The first thing is available capital. The second thing is available time, obviously, if you have a busy family, you’ve got a career or you do a lot of traveling, then day trade strategies, for example, or systems that need to be operated daily may not be appropriate for that. It may well be that you select a weekly program such as something like the Weekend Trend Trader or a monthly program, like the ASX Momentum or the U.S Momentum. The third thing is market accessibility, and it could be that your broker doesn’t facilitate certain order types, for example, my day trade strategy requires an API. It requires connectivity and certainly in Australia, there’s really no brokers that allow that kind of stuff to happen.

So, if you use a very basic kind of broker, then trading those kinds of strategies, won’t be available, and therefore you either need to change broker or look at a different kind of strategy. Same thing, if you have a strategy that uses stop-loss orders, you may use a broker that doesn’t facilitate stop-loss orders. So, you either have to change brokers or you need to change strategy.

To Help Answer the Question

As a basic to answer this question, the basic suggestion from me would be, look 50% allocation to the ASX, 50% allocation to the U.S and if you’re new to it all just use very simplistic kind of strategies. I can’t stress that enough. A lot of people come into trading with visions of grandeur and all sorts of stuff, but after a month or two, the daily workload becomes too much for them. They don’t have the discipline to stick to it.

So if you trade a monthly strategy, like the U.S Momentum or the ASX Momentum, you can literally just put it in your calendar and forget about it for the whole month. There’s nothing to do intra month, put it in your calendar. You get the wake up call at the end of the month, run the orders, place them, and away you go. So, that would be the very basic kind of example there.

Nick Radge’s Portfolio Allocation

Now, in terms of me personally, the following image represents about 70% of my full exposure to the stock market, Trish and I do have a strategic portfolio that holds positions in certain strategic companies for a long-term. We’ve had positions, some of those positions for up to 20 years, but that’s not included in these numbers. And that represents about 30% of the total. So, the rest of the trading portfolios is about 70% of our exposure to the stock market.

Capital and strategy allocation for Nick Radge

Nick Radge’s Capital and Strategy Allocation

Now, you can see here that the ASX is a little bit heavy on the longer term strategies, Growth Portfolio, ASX Momentum, and Weekend Trend Trader. That’s because a lot of that money is actually our super fund. Therefore we’re limited to what we can actually do with that, short-term trading in a super fund is not overly appropriate.
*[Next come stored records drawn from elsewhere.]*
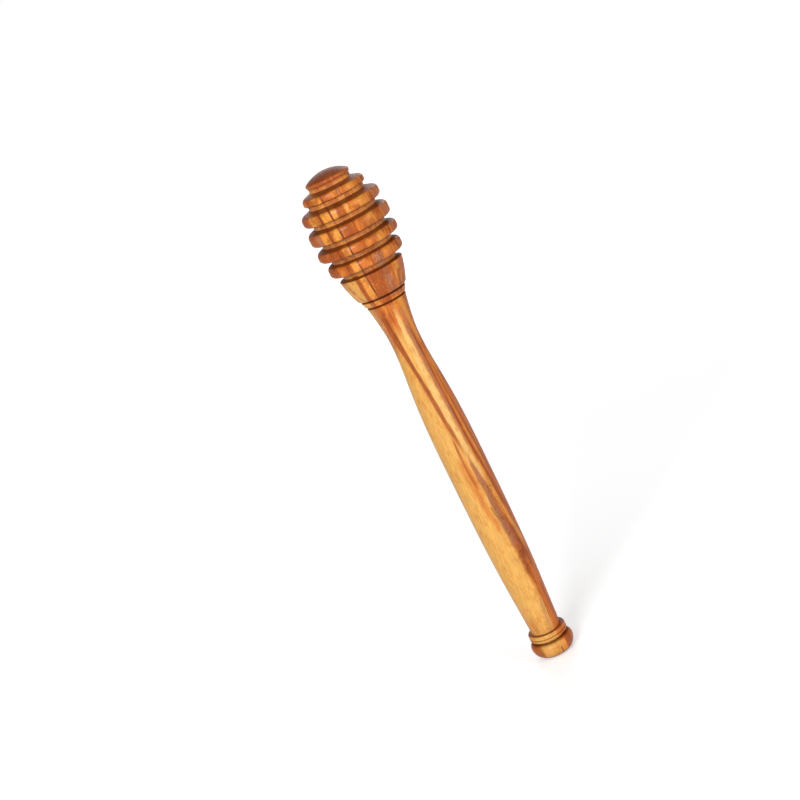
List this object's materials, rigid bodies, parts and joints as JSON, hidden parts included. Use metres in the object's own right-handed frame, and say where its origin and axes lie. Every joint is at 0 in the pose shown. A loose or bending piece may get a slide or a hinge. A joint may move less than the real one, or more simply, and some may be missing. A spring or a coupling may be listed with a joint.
{
  "type": "honey dipper",
  "caption": "Turned wooden honey dipper: a barrel-shaped head with deep grooves between rounded rings, glued on the tenon of a slim waisted handle that ends in a knob.",
  "frame": {"origin": "centre of the knob's flat end, on the lathe axis", "axes": "+Z along the lathe axis from the knob to the tip of the head; X and Y are equal, as the part is round"},
  "size_m": [0.0242, 0.0242, 0.1596],
  "materials": {
    "olive_wood": "olive wood under a semi-gloss clear varnish, pale tan with brown streaks along the grain"
  },
  "bodies": {
    "root": {"dipper_head": "olive_wood", "handle": "olive_wood"}
  },
  "joints": []
}
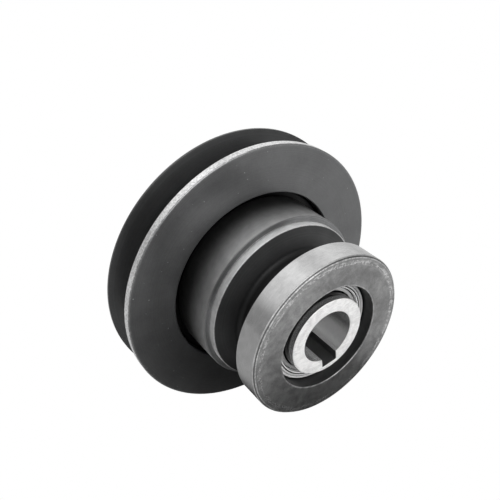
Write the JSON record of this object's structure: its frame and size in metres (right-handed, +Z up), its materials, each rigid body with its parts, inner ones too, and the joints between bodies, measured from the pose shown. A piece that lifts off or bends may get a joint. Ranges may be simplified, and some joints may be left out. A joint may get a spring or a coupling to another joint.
{
  "type": "two-step v-belt pulley",
  "caption": "Two-step V-belt pulley: a large and a small grooved wheel spin on bearings around one keyed steel sleeve that clamps on a shaft.",
  "frame": {"origin": "on the axis of the shaft bore, at the middle of the whole length", "axes": "Y is the axis of the sleeve; -Y points out of the front, past the small pulley, and +Y to the large pulley's side; +Z is up"},
  "size_m": [0.1078, 0.0674, 0.1078],
  "materials": {
    "blackened_iron": "black-oxide, satin, rims turned bright",
    "machined_steel": "turned and faced",
    "bearing_steel": "ground",
    "ball_steel": "polished",
    "cage_steel": "pressed, matte",
    "seal_rubber": "matte black",
    "spring_steel": "phosphated, dark"
  },
  "bodies": {
    "sleeve": {"keyed_sleeve": "machined_steel", "rear_bearing_inner_ring": "bearing_steel", "inner_spacer_ring": "machined_steel", "hub_bearing_inner_ring": "bearing_steel", "sleeve_rear_circlip": "spring_steel", "sleeve_front_circlip": "spring_steel"},
    "large_pulley": {"large_pulley": "blackened_iron", "rear_bearing_outer_ring": "bearing_steel", "rear_bearing_front_seal": "seal_rubber", "rear_bearing_rear_seal": "seal_rubber", "large_bore_circlip": "spring_steel"},
    "small_pulley": {"small_pulley": "blackened_iron", "hub_bearing_outer_ring": "bearing_steel", "hub_bearing_front_seal": "seal_rubber", "hub_bearing_rear_seal": "seal_rubber", "hub_bore_circlip": "spring_steel", "needle_bearing_ring": "bearing_steel"},
    "rear_cage": {"rear_bearing_cage": "cage_steel", "rear_ball_1": "ball_steel", "rear_ball_2": "ball_steel", "rear_ball_3": "ball_steel", "rear_ball_4": "ball_steel", "rear_ball_5": "ball_steel", "rear_ball_6": "ball_steel", "rear_ball_7": "ball_steel", "rear_ball_8": "ball_steel", "rear_ball_9": "ball_steel"},
    "hub_cage": {"hub_bearing_cage": "cage_steel", "hub_ball_1": "ball_steel", "hub_ball_2": "ball_steel", "hub_ball_3": "ball_steel", "hub_ball_4": "ball_steel", "hub_ball_5": "ball_steel", "hub_ball_6": "ball_steel", "hub_ball_7": "ball_steel", "hub_ball_8": "ball_steel", "hub_ball_9": "ball_steel", "hub_ball_10": "ball_steel", "hub_ball_11": "ball_steel"},
    "needle_cage": {"needle_cage": "cage_steel", "needle_1": "ball_steel", "needle_2": "ball_steel", "needle_3": "ball_steel", "needle_4": "ball_steel", "needle_5": "ball_steel", "needle_6": "ball_steel", "needle_7": "ball_steel", "needle_8": "ball_steel", "needle_9": "ball_steel", "needle_10": "ball_steel", "needle_11": "ball_steel", "needle_12": "ball_steel", "needle_13": "ball_steel", "needle_14": "ball_steel", "needle_15": "ball_steel", "needle_16": "ball_steel", "needle_17": "ball_steel", "needle_18": "ball_steel"}
  },
  "joints": [
    {"name": "large_pulley_spin", "type": "hinge", "parent": "sleeve", "child": "large_pulley", "pos_m": [0, 0.0192, 0], "axis": [0, 1, 0], "continuous": true},
    {"name": "small_pulley_spin", "type": "hinge", "parent": "sleeve", "child": "small_pulley", "pos_m": [0, -0.0115, 0], "axis": [0, 1, 0], "continuous": true},
    {"name": "rear_cage_orbit", "type": "hinge", "parent": "sleeve", "child": "rear_cage", "pos_m": [0, 0.01982, 0], "axis": [0, 1, 0], "continuous": true},
    {"name": "hub_cage_orbit", "type": "hinge", "parent": "sleeve", "child": "hub_cage", "pos_m": [0, 0.00143, 0], "axis": [0, 1, 0], "continuous": true},
    {"name": "needle_cage_orbit", "type": "hinge", "parent": "sleeve", "child": "needle_cage", "pos_m": [0, -0.01925, 0], "axis": [0, 1, 0], "continuous": true}
  ],
  "couplings": [
    {"joint": "rear_cage_orbit", "follows": "large_pulley_spin", "ratio": 0.6},
    {"joint": "hub_cage_orbit", "follows": "small_pulley_spin", "ratio": 0.58},
    {"joint": "needle_cage_orbit", "follows": "small_pulley_spin", "ratio": 0.54}
  ]
}
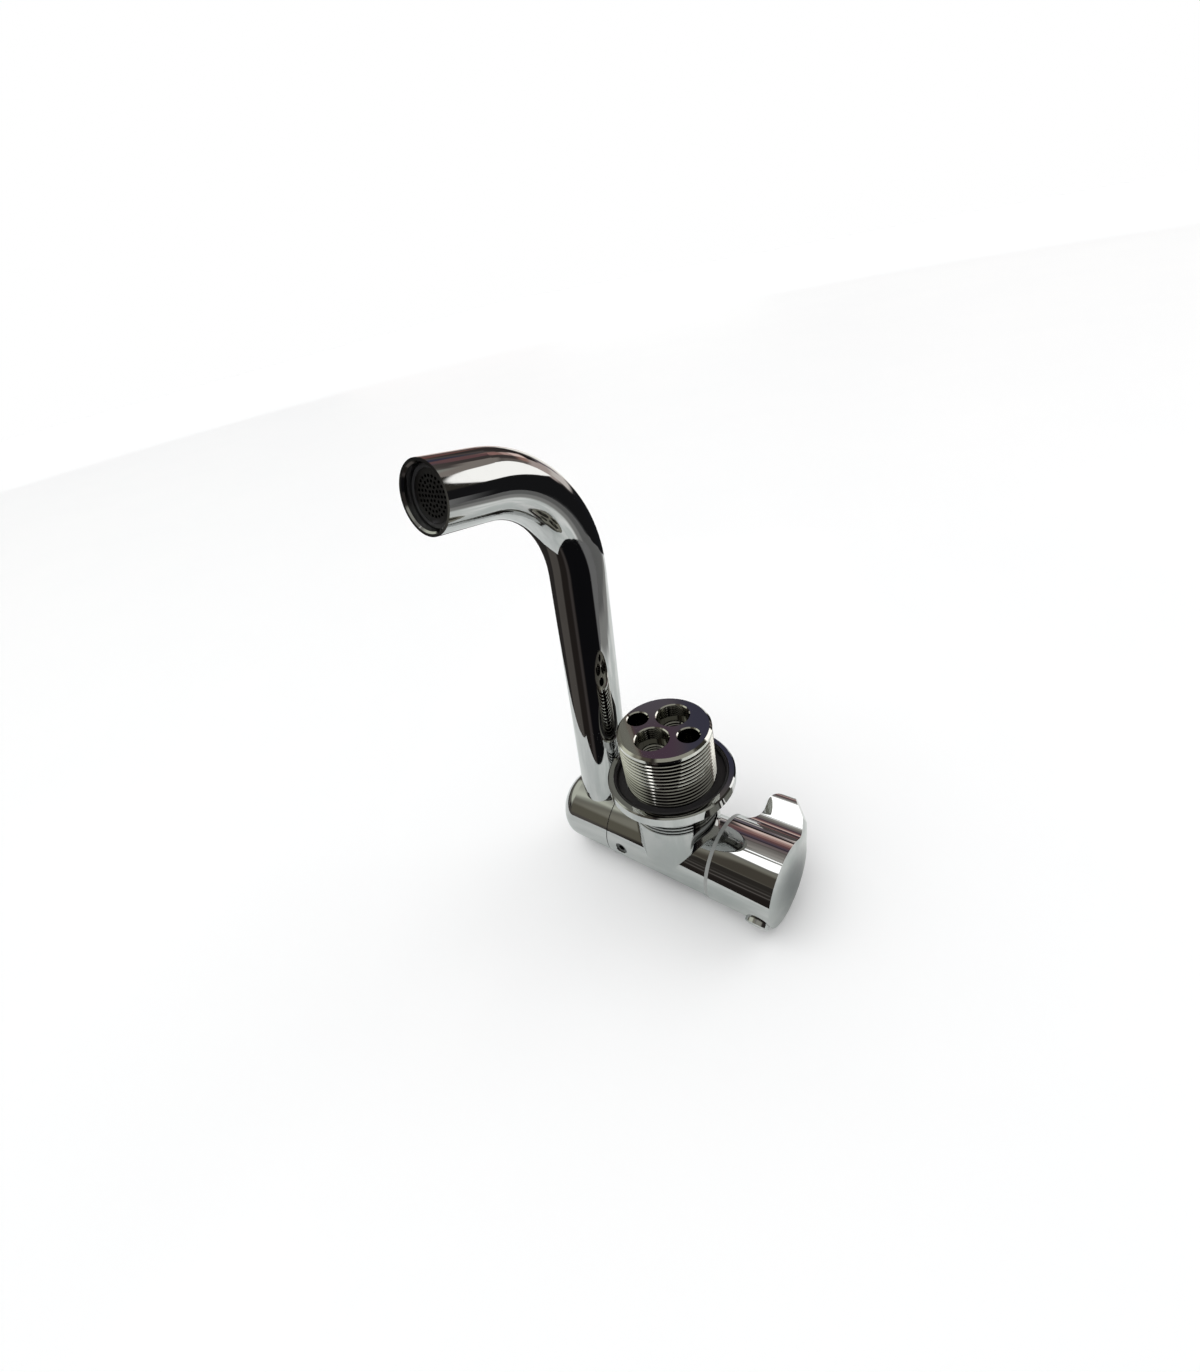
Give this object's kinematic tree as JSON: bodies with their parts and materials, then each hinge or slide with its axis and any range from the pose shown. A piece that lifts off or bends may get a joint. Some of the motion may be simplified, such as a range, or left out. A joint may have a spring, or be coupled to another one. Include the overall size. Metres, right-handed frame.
{
  "type": "basin mixer tap",
  "caption": "Single-lever basin mixer lying upside down: threaded shank with flange ring, short level barrel, side lever handle, and a bent tube spout that turns on the barrel's end.",
  "frame": {"origin": "on the threaded shank's axis, in the plane of the flange ring's sealing face", "axes": "+Z along the shank, away from the barrel, which is up in the picture and down when the tap is fitted; +X along the barrel towards the handle; the spout's mouth faces -Y"},
  "size_m": [0.0977, 0.0629, 0.1723],
  "materials": {
    "chrome": "polished chrome plate on brass",
    "brass": "turned, bare",
    "steel": "machined stainless steel",
    "black_rubber": "matt",
    "dark_plastic": "moulded, matt",
    "white_plastic": "moulded, matt",
    "grey_plastic": "satin",
    "ceramic": "ground flat"
  },
  "bodies": {
    "tap_body": {"body": "chrome", "escutcheon": "chrome", "escutcheon_seal": "black_rubber", "spout_slide_ring": "white_plastic", "spout_retaining_screw": "steel", "cartridge_base_seal": "black_rubber", "cartridge_base": "white_plastic", "cartridge_housing": "white_plastic", "fixed_disc": "ceramic", "cartridge_nut": "brass"},
    "spout": {"spout_hub": "chrome", "spout_tube": "chrome", "spout_oring_outer": "black_rubber", "spout_oring_inner": "black_rubber", "aerator_housing": "dark_plastic", "aerator_seal": "black_rubber", "aerator_screen": "steel"},
    "rotor": {"cartridge_rotor": "white_plastic", "spindle_pin": "steel"},
    "disc": {"moving_disc": "ceramic", "disc_carrier": "white_plastic"},
    "lever": {"cartridge_spindle": "brass", "handle": "chrome", "handle_set_screw": "steel", "handle_plug": "chrome", "skirt_ring": "grey_plastic"}
  },
  "joints": [
    {"name": "spout_swing", "type": "hinge", "parent": "tap_body", "child": "spout", "pos_m": [0, 0, -0.0378], "axis": [1, 0, 0], "continuous": true},
    {"name": "mix", "type": "hinge", "parent": "tap_body", "child": "rotor", "pos_m": [0, 0, -0.0378], "axis": [1, 0, 0], "range_deg": [-70, 10]},
    {"name": "flow_tilt", "type": "hinge", "parent": "rotor", "child": "lever", "pos_m": [0.019, 0, -0.0378], "axis": [0, -0.5, 0.866], "range_deg": [0, 10]},
    {"name": "disc_slide", "type": "slide", "parent": "rotor", "child": "disc", "axis": [0, -0.866, -0.5], "range_m": [0, 0.0012]}
  ],
  "couplings": [
    {"joint": "disc_slide", "follows": "flow_tilt", "m_per_rad": 0.0063}
  ]
}
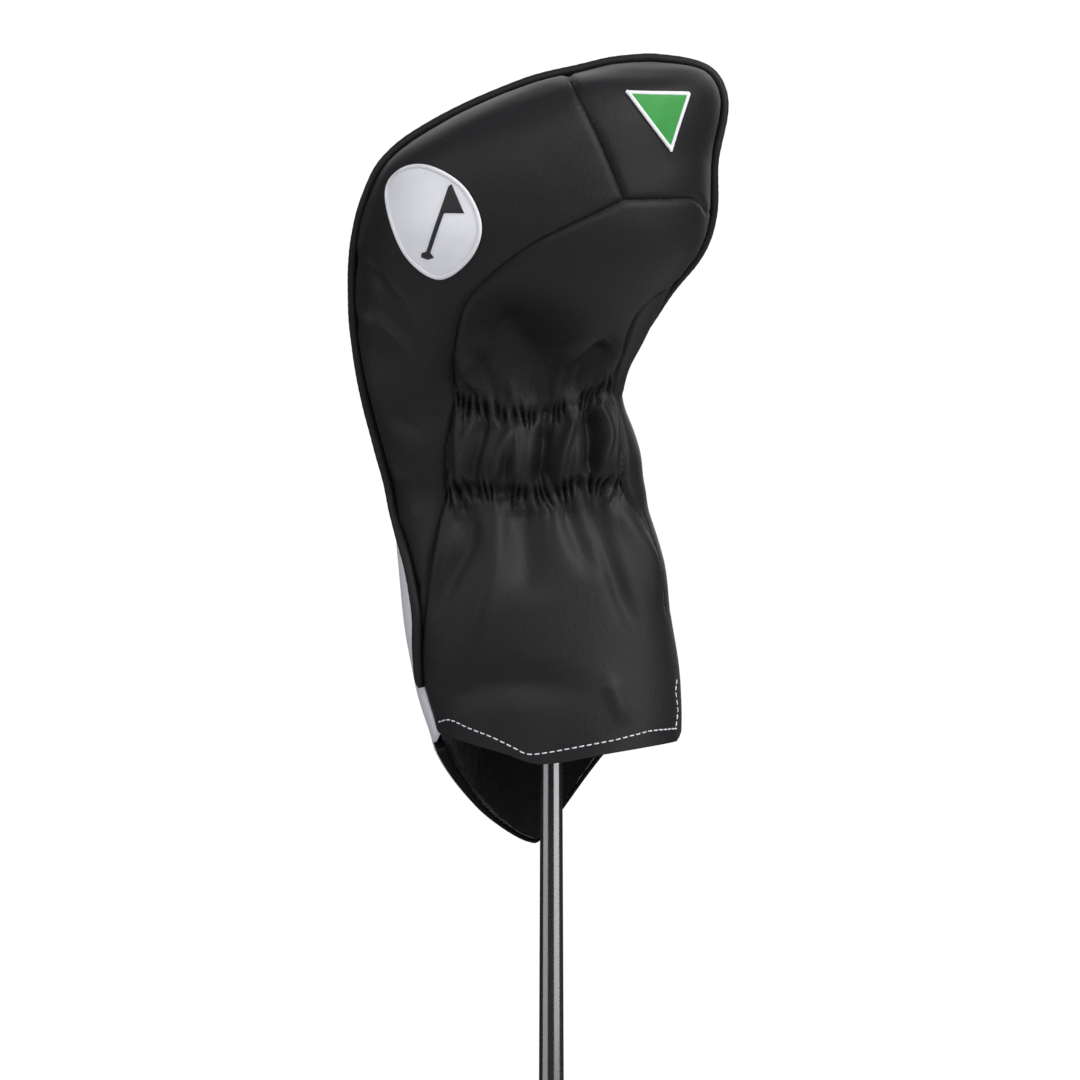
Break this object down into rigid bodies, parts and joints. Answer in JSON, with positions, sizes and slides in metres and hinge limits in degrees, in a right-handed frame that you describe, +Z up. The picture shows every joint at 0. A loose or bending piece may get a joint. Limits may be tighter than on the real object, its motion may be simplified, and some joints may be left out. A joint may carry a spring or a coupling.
{
  "type": "fairway wood golf club with head cover",
  "caption": "Fairway wood with its padded two-tone head cover pulled on; the cover slides off over the head.",
  "frame": {"origin": "centre of the grip's end cap, on the shaft's axis", "axes": "+Z up the shaft from the grip to the head; -Y is the side the gathered front of the cover faces; +X is the side the toe leans to"},
  "size_m": [0.157, 0.158, 1.1472],
  "materials": {
    "head": "satin",
    "carbon_crown": "gloss",
    "face_steel": "brushed",
    "weight": "turned",
    "screw": "satin",
    "ferrule": "gloss",
    "shaft": "gloss",
    "plug": "matt",
    "tape": "matt",
    "grip": "matt",
    "leatherette": "satin, grained",
    "pale_leatherette": "satin, grained",
    "fleece": "brushed pile",
    "elastic": "woven",
    "thread": "matt",
    "embroidery": "satin stitch",
    "mark_thread": "satin stitch",
    "green_thread": "satin stitch"
  },
  "bodies": {
    "club": {"head_body": "head", "crown_plate": "carbon_crown", "face_plate": "face_steel", "sole_weight": "weight", "weight_screw": "screw", "ferrule": "ferrule", "shaft": "shaft", "tip_plug": "plug", "grip_tape": "tape", "grip": "grip"},
    "cover": {"side_band": "leatherette", "toe_panel": "leatherette", "front_panel": "leatherette", "side_strip": "leatherette", "back_band": "leatherette", "back_panel": "pale_leatherette", "lining_front": "fleece", "lining_back": "fleece", "upper_elastic": "elastic", "lower_elastic": "elastic", "hem_thread": "thread", "piping": "leatherette", "patch": "embroidery", "patch_mark": "mark_thread", "emblem_border": "embroidery", "emblem_ground": "green_thread"}
  },
  "joints": [
    {"name": "cover_slide", "type": "slide", "parent": "club", "child": "cover", "axis": [0, 0, 1], "range_m": [0, 0.34], "deforming": ["side_band", "front_panel", "side_strip", "back_band", "back_panel", "lining_front", "lining_back", "upper_elastic", "lower_elastic", "toe_panel", "hem_thread"]}
  ]
}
The ASX Momentum doesn’t operate in the superfund, but both the Growth Portfolio and the Weekend Trend Trader do. That represents about 28% of that total. The country split there is about 50-50.

In terms of style, I’m a little bit short, still on the short side of things, I’ve only got 17% allocated to short-term trading, and that would be our high frequency strategy and the day trade strategy. It’s my intention to double the allocation to the day trade strategy in the next drawdown. But at the moment I’m at new equity highs there and it’s cruising along pretty good. So, I just want to wait for a drawdown of around 10 to 12%, which will come. At that stage, I’ll reallocate or re-weight some of that money into the day trade strategy. 50-50, more or less in the country allocation, in terms of the style, 17% only to short term, 28% to absolute trend-following and relative Momentum about 55%.

Trade Long Term Portfolio

Now, the Trade Long Term portfolio there is quite heavily weighted. That’s because last year that portfolio returned 97%. I think we’re up about 26% this year in that portfolio. So, that needs to be rebalanced. I actually should have rebalanced at the start of this year, but that needs to be done. We’re going to increase the allocation to the day trade strategy there.

So, three different styles of strategy and the timeframes, 33% daily operational, the Growth Portfolio for example, is daily operational. But that doesn’t mean I do anything on a day to day basis. We can hold positions there for quite some time and not do anything in any way, shape or form.

Weekly Strategy

The weekly strategy is 24%, monthly allocated 43%. Again, a lot of that is that trade long-term, which operates both on a weekly and a monthly timeframe. If we even break it down further, if we look at the ASX there. The Growth Portfolio basically trades the industrial stocks outside of the ASX 100. The ASX Momentum only trades the ASX 100 stocks. The Weekend Trend Trader is calibrated to trade smaller cap stocks outside, really outside the ASX 500.

I’m getting a good spread across the whole market there. Big caps, intermediate caps, and the very smaller caps as well. So, what we’re doing here is diversifying across everything. The concept is that, not every strategy is going to work perfectly well all of the time. But over the long term, all these strategies have very good return metrics. It’s just a matter of allowing them to run their course over the long-term and in the short-term. There’s going to be some ups and downs.

To give you an example.

The trade long-term portfolio, as I had said before, last year made a return of 97%. Then we went into a pretty stiff drawdown earlier on this year. I think we were down at some stage there about 25%, and we’re now up 26%. So, they’re just the swings and roundabouts of that kind of trading. The whole idea of putting them all together is some will do poorly, at certain times of the year. Others will do very, very well. The Day Trade portfolio, for example, it’s up 40% year to date. So, it’s offset what’s going on with the Trade Long Term and same with the U.S Momentum, it was actually performing really, really well at the start of the year, whilst the trade long-term portfolio was performing poorly.

The whole idea is to keep the equity curve moving and not being reliant on a single strategy. What we tend to find, if someone relies on a single strategy if it goes into drawdown. Then they become quite disheartened and can tend to drop it or switch to something else. Portfolio or performance chasing is a very common error that a lot of people make. By trading multiple strategies, you kind of alleviate that to some degree.

So, that’s a bit of an idea of how I split our money up. As I said, this represents about 70% of the funds that we have allocated to the stock market. The other 30% is in our strategic portfolio. I hope that’s helpful and happy to answer any other questions.